_WHAT THIS TASK INVOLVES_
Return, exactly as written, the lines from the one containing "Write part 3" through the one containing "stage and light", with both ends included.

Entries with model source code
■ ■ ■ ■ ■ ■ ■

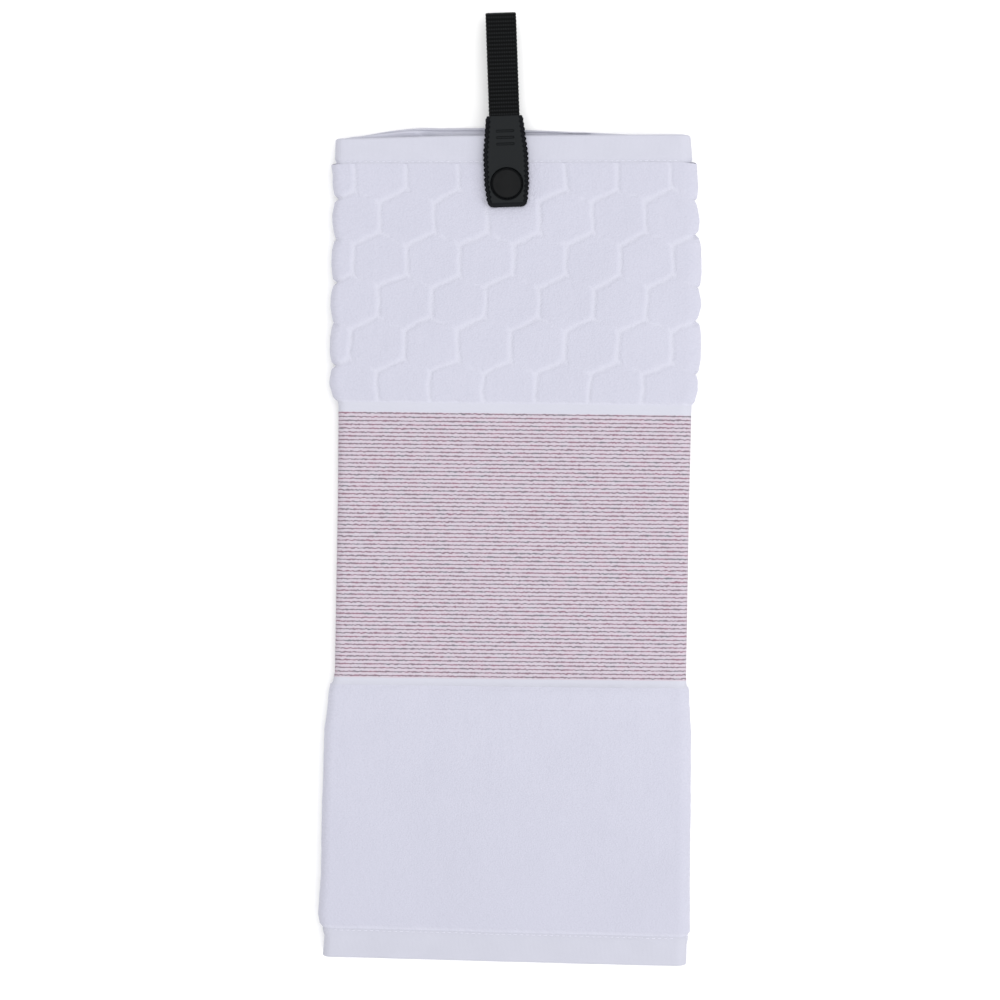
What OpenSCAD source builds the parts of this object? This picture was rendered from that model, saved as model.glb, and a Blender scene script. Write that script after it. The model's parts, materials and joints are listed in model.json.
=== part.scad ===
// Golf towel with a snap strap: a terry towel folded in three along its length, lying face up, with a
// black webbing loop snapped through an eyelet near its top edge.
// +Z is up, +Y runs from the bottom hem to the strap, and the origin is at the bottom centre of the whole.
// The towel has three leaves: the front leaf on top, the inner flap behind it, joined at the left fold, and
// the outer flap at the bottom, joined at the right fold.

/* [Towel] */
// Width of the folded towel over both rolled folds
towel_w = 178; // [160:1:200]
// Length of the towel from the top hem's edge to the bottom hem's edge
towel_len = 406; // [390:1:440]
// Depth of the top hem
top_hem_len = 13; // [10:0.5:16]
// Length of the sculpted honeycomb terry
honeycomb_len = 118.5; // [100:0.5:130]
// Length of the flat woven band with its plain borders
band_len = 139; // [120:0.5:160]
// Depth of the bottom hem
bottom_hem_len = 14.5; // [10:0.5:16]
// Depth of the side hem on each flap's free edge
side_hem_len = 11; // [8:0.5:14]

/* [Cloth] */
// Thickness of the looped terry
terry_t = 3.6; // [3.4:0.1:4]
// Thickness of a sewn hem
hem_t = 3.2; // [2.8:0.1:3.4]
// Thickness of the flat woven band
band_t = 2.4; // [2:0.1:2.8]
// Air gap between two leaves
leaf_gap = 0.4; // [0.3:0.1:0.6]
// Radius of the hem's sewing thread
thread_r = 0.15; // [0.1:0.01:0.15]

/* [Strap] */
// Width of the webbing
webbing_w = 15; // [12:0.5:18]
// Thickness of the webbing
webbing_t = 1.4; // [1.2:0.1:1.6]
// Distance from the snap's centre to the crown of the loop
crown_reach = 84.9; // [75:0.1:95]
// Lean of the strap to the left at rest, in degrees
strap_lean = 2.7; // [0:0.1:6]
// Distance of the snap's centre below the towel's top edge
snap_drop = 23.6; // [21:0.1:26]
// Distance of the snap's centre to the left of the towel's centre line
snap_offset = 3.9; // [0:0.1:6]

/* [Tabs] */
// Reach of a tab above the snap's centre
tab_reach = 33.5; // [31:0.5:36]
// Reach of a tab below the snap's centre
tab_tail = 11.3; // [10:0.1:13]
// Width of a tab at its top end
tab_top_w = 17.6; // [17:0.1:20]
// Width of a tab at its widest
tab_w = 21.6; // [20:0.1:24]
// Thickness of the front tab
front_tab_t = 3.2; // [3.2:0.1:3.6]
// Thickness of the rear tab
rear_tab_t = 2.2; // [2.2:0.1:2.3]
// Pitch of the bumps along a tab's sides
bump_pitch = 2.45; // [2.2:0.05:2.5]

/* [Snap] */
// Radius of the snap's cap
cap_r = 7.2; // [7:0.1:8]
// Radius of the socket and of the rear cap
socket_r = 5.5; // [5.3:0.1:5.8]
// Radius of the stud's head
stud_r = 2.9; // [2.6:0.1:3.1]
// Radius of the post's pin
post_r = 2.1; // [1.9:0.1:2.2]

/* [Hidden] */
$fn = 64;

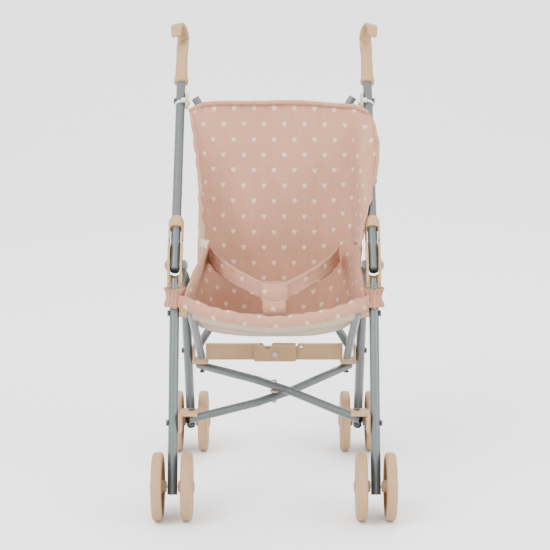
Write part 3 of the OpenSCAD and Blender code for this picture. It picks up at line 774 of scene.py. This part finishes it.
# (axial, radius) in millimetres: the hub and the flat face, the tread, then the cupped face and the bore
PROFILE = [
    (8.6, 0.0), (8.6, 3.2), (8.2, 5.2), (7.2, 7.2), (6.6, 8.2), (6.35, 8.8), (6.2, 10.5), (5.9, 20.0), (5.4, 29.0),
    (5.3, 30.8), (5.6, 31.6), (6.0, 32.4), (5.9, 34.2), (5.2, 36.2), (4.0, 37.2), (2.6, 37.5), (-2.6, 37.5),
    (-4.0, 37.2), (-5.2, 36.2), (-5.9, 34.2), (-6.0, 33.2), (-5.6, 32.9), (3.0, 32.4), (3.4, 31.0), (3.8, 12.0),
    (3.6, 9.4), (2.6, 7.6), (-9.0, 6.3), (-9.5, 6.0), (-9.6, 5.6), (-9.6, 2.15), (6.0, 2.15),
]
for end, x0, y0 in (("front", SIDE_X, 0.0), ("rear", REAR_X, WHEELBASE)):
    for side, sg in SIDES:
        for place, out in (("outer", 1), ("inner", -1)):
            name = f"wheel_{end}_{side}_{place}"
            mesh = lathe(f"{name}_tread", [(a * out * sg, r) for a, r in PROFILE])
            mesh.transform(Matrix.Translation(row(sg * (x0 + out * WHEEL_X), y0, WHEEL_R)))
            weld(mesh)
            add(f"{name}_shape", mesh, f"{name}_body", "wheel_plastic", [WHEEL], name)
            # moulded ribs on the cupped side
            for k in range(WHEEL_RIBS):
                a = 2 * math.pi * k / WHEEL_RIBS
                inner_x = sg * (x0 + out * WHEEL_X) + sg * out * 2.6
                p = [row(inner_x, y0 + r * math.cos(a), WHEEL_R + r * math.sin(a)) for r in (7.0, 15, 24, 32.6)]
                rib = tube_mesh(f"{name}_rib_{k}", p, 0.0012, 6, 1.0, (1, 0, 0))
                add(rib.name, rib, f"{name}_body", "wheel_plastic", [WHEEL])

# ---------------------------------------------------------------- stage and light

# a paper sweep: flat floor, a quarter turn, then up
floor_mesh = bpy.data.meshes.new("floor")
FLOOR_STEPS = 24
points, faces = [], []
for k in range(FLOOR_STEPS + 1):
    s = k / FLOOR_STEPS
    if s < 0.5:
        y, z = -3 + s * 2 * 5.0, 0.0
    else:
        a = min(1, (s - 0.5) / 0.25) * math.pi / 2
        y, z = 2 + 1.2 * math.sin(a), 1.2 * (1 - math.cos(a)) + max(0, s - 0.75) * 14
    points += [(-6, y, z), (6, y, z)]
for k in range(FLOOR_STEPS):
    faces.append((2 * k, 2 * k + 1, 2 * k + 3, 2 * k + 2))
floor_mesh.from_pydata(points, [], faces)
floor = bpy.data.objects.new("floor", floor_mesh)
bpy.context.collection.objects.link(floor)
floor_mesh.polygons.foreach_set("use_smooth", [True] * len(floor_mesh.polygons))
paper = Shader("paper", Roughness=0.9)
paper.surface.inputs["Base Color"].default_value = (0.93, 0.93, 0.93, 1)
floor_mesh.materials.append(paper.material)

world = bpy.data.worlds.new("studio")
bpy.context.scene.world = world
world.use_nodes = True
world.node_tree.nodes["Background"].inputs[0].default_value = (1, 1, 1, 1)
world.node_tree.nodes["Background"].inputs[1].default_value = 2.1


def area_light(name, where, look_at, size, power):
    data = bpy.data.lights.new(name, "AREA")
    data.size = size
    data.energy = power
    obj = bpy.data.objects.new(name, data)
    obj.location = where
    obj.rotation_euler = (Vector(look_at) - Vector(where)).to_track_quat("-Z", "Y").to_euler()
    bpy.context.collection.objects.link(obj)


area_light("key", (-1.3, -1.6, 2.2), (0, 0, 0.25), 1.4, 82)
area_light("fill", (1.8, -1.2, 1.4), (0, 0, 0.25), 1.6, 34)
area_light("back", (0.3, 1.6, 2.0), (0, 0, 0.3), 1.4, 34)
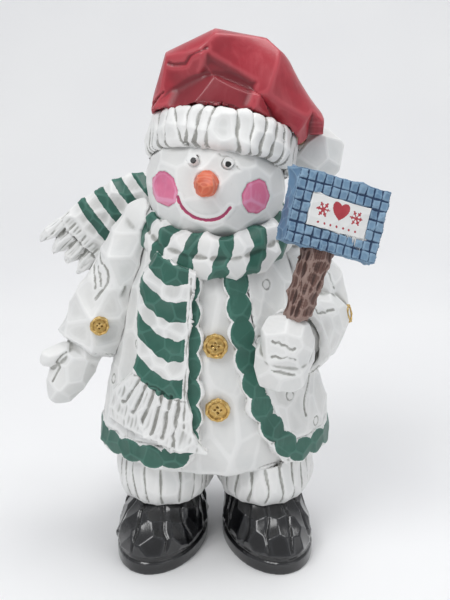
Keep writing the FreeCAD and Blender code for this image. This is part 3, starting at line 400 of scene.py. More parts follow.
BIRCH_DEEP = (0.40, 0.27, 0.15)


def white_layers(p, wash=1.0):
    """Off-white paint over carved wood: cool thin patches, a grey wash in the cuts, painted shade in the
    broad hollows, brush marks.
    """
    patches = p.noise(38.0, 4.0, 0.6)
    colour = p.mix(p.ramp(patches, 0.42, 0.70, 0.0, 0.55), WHITE, WHITE_COOL)
    speck = p.noise(900.0, 2.0, 0.6)
    hollow = p.attribute("hollow")
    uneven = p.ramp(p.noise(210.0, 4.0, 0.65), 0.35, 0.70, 0.25, 1.0)
    cut = p.math("MULTIPLY", p.ramp(hollow, 0.56, 0.92), uneven)
    # painted shade: the broad hollows of each piece are darkened towards grey
    broad_shade = p.ramp(p.attribute("wide_hollow"), 0.52, 0.85, 0.0, 0.35)
    # this mix is the real grey wash in the cuts plus the painted shade in the broad hollows; the wash
    # argument scales both
    wash_and_shade = p.math("MULTIPLY", p.math("ADD", cut, broad_shade, clamp=True), 0.85 * wash)
    colour = p.mix(wash_and_shade, colour, WASH_AND_SHADE_GREY)
    colour = p.mix(p.ramp(speck, 0.70, 0.78, 0.0, 0.25), colour, WASH_AND_SHADE_GREY)
    ridge = p.ramp(hollow, 0.46, 0.25, 0.0, 0.5)
    return p.mix(ridge, colour, RIDGE_WHITE)


def fine_bump(p, strength=1.0):
    brush = p.noise(160.0, 5.0, 0.6, stretch=(1.0, 1.0, 0.35), distortion=0.6)
    grain = p.noise(620.0, 3.0, 0.6)
    lumps = p.noise(60.0, 3.0, 0.5)
    p.bump((lumps, 0.35 * strength, 1.2), (brush, 0.45 * strength, 0.35), (grain, 0.30 * strength, 0.12))


def streaky(p, tones, streak=(1.0, 1.0, 0.3), scale=120.0):
    """A satin colour with lighter dry-brushed streaks and darker paint lying in the cuts."""
    main, light, deep = tones
    strokes = p.noise(scale, 5.0, 0.65, stretch=streak, distortion=0.9)
    patches = p.noise(45.0, 3.0, 0.55)
    colour = p.mix(p.ramp(strokes, 0.52, 0.78, 0.0, 0.6), main, light)
    colour = p.mix(p.ramp(patches, 0.55, 0.32, 0.0, 0.45), colour, deep)
    hollow = p.attribute("hollow")
    colour = p.mix(p.ramp(hollow, 0.58, 0.90, 0.0, 0.8), colour, deep)
    return p.mix(p.ramp(hollow, 0.44, 0.22, 0.0, 0.55), colour, light)


def white_paint(name):
    p = Paint(name)
    colour = white_layers(p)
    fine_bump(p)
    return p.done(colour, p.ramp(p.noise(95.0, 4.0), 0.3, 0.7, 0.38, 0.62), 0.45)


def plain_paint(name, tones, rough=(0.30, 0.50), coat=0.15, metallic=0.0, shade=None, bump=0.9, **streaks):
    """One colour all over. Where the mask named by shade is above zero, it is deeper."""
    p = Paint(name)
    colour = streaky(p, tones, **streaks)
    if shade:
        colour = p.mix(p.ramp(p.attribute(shade), -0.5, 1.5, 0.0, 0.62), colour, tones[2])
    fine_bump(p, bump)
    roughness = p.ramp(p.noise(80.0, 4.0), 0.3, 0.7, *rough)
    return p.done(colour, roughness, 0.5, coat, metallic, coat_roughness=0.25)


def masked_paint(name, *layers, edge=0.06):
    """White paint with other colours on top, each wherever its mask is above zero (in mm)."""
    p = Paint(name)
    colour = white_layers(p)
    wobble = p.ramp(p.noise(520.0, 3.0), 0.3, 0.7, -0.22, 0.22)
    for mask, tones in layers:
        inside = p.ramp(p.math("ADD", p.attribute(mask), wobble), -edge, edge)
        colour = p.mix(inside, colour, streaky(p, tones))
    fine_bump(p)
    return p.done(colour, p.ramp(p.noise(95.0, 4.0), 0.3, 0.7, 0.34, 0.55), 0.5, 0.1, coat_roughness=0.3)


def tile_paint(name):
    """Blue tiles, each with its own share of light blue, parted by dark grooves."""
    p = Paint(name)
    colour = streaky(p, (BLUE, BLUE_LIGHT, BLUE_DEEP), scale=210.0)
    colour = p.mix(p.ramp(p.attribute("tile"), 0.0, 1.0, 0.0, 0.55), colour, BLUE_LIGHT)
    gap = p.math("ADD", p.attribute("gap"), p.ramp(p.noise(600.0, 3.0), 0.3, 0.7, -0.12, 0.12))
    colour = p.mix(p.ramp(gap, -0.12, 0.12, 0.0, 0.92), colour, BLUE_DEEP)
    fine_bump(p, 1.3)
    return p.done(colour, p.ramp(p.noise(90.0, 3.0), 0.3, 0.7, 0.38, 0.60), 0.4)


GREENS = (GREEN, GREEN_LIGHT, GREEN_DEEP)
REDS = (RED, RED_LIGHT, RED_DEEP)
PINKS = (PINK, PINK_LIGHT, PINK_DEEP)
BLACKS = (BLACK, BLACK_LIGHT, BLACK_DEEP)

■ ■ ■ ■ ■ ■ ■

_FULL ANSWER_
Write part 3 of the OpenSCAD and Blender code for this picture. It picks up at line 774 of scene.py. This part finishes it.
# (axial, radius) in millimetres: the hub and the flat face, the tread, then the cupped face and the bore
PROFILE = [
    (8.6, 0.0), (8.6, 3.2), (8.2, 5.2), (7.2, 7.2), (6.6, 8.2), (6.35, 8.8), (6.2, 10.5), (5.9, 20.0), (5.4, 29.0),
    (5.3, 30.8), (5.6, 31.6), (6.0, 32.4), (5.9, 34.2), (5.2, 36.2), (4.0, 37.2), (2.6, 37.5), (-2.6, 37.5),
    (-4.0, 37.2), (-5.2, 36.2), (-5.9, 34.2), (-6.0, 33.2), (-5.6, 32.9), (3.0, 32.4), (3.4, 31.0), (3.8, 12.0),
    (3.6, 9.4), (2.6, 7.6), (-9.0, 6.3), (-9.5, 6.0), (-9.6, 5.6), (-9.6, 2.15), (6.0, 2.15),
]
for end, x0, y0 in (("front", SIDE_X, 0.0), ("rear", REAR_X, WHEELBASE)):
    for side, sg in SIDES:
        for place, out in (("outer", 1), ("inner", -1)):
            name = f"wheel_{end}_{side}_{place}"
            mesh = lathe(f"{name}_tread", [(a * out * sg, r) for a, r in PROFILE])
            mesh.transform(Matrix.Translation(row(sg * (x0 + out * WHEEL_X), y0, WHEEL_R)))
            weld(mesh)
            add(f"{name}_shape", mesh, f"{name}_body", "wheel_plastic", [WHEEL], name)
            # moulded ribs on the cupped side
            for k in range(WHEEL_RIBS):
                a = 2 * math.pi * k / WHEEL_RIBS
                inner_x = sg * (x0 + out * WHEEL_X) + sg * out * 2.6
                p = [row(inner_x, y0 + r * math.cos(a), WHEEL_R + r * math.sin(a)) for r in (7.0, 15, 24, 32.6)]
                rib = tube_mesh(f"{name}_rib_{k}", p, 0.0012, 6, 1.0, (1, 0, 0))
                add(rib.name, rib, f"{name}_body", "wheel_plastic", [WHEEL])

# ---------------------------------------------------------------- stage and light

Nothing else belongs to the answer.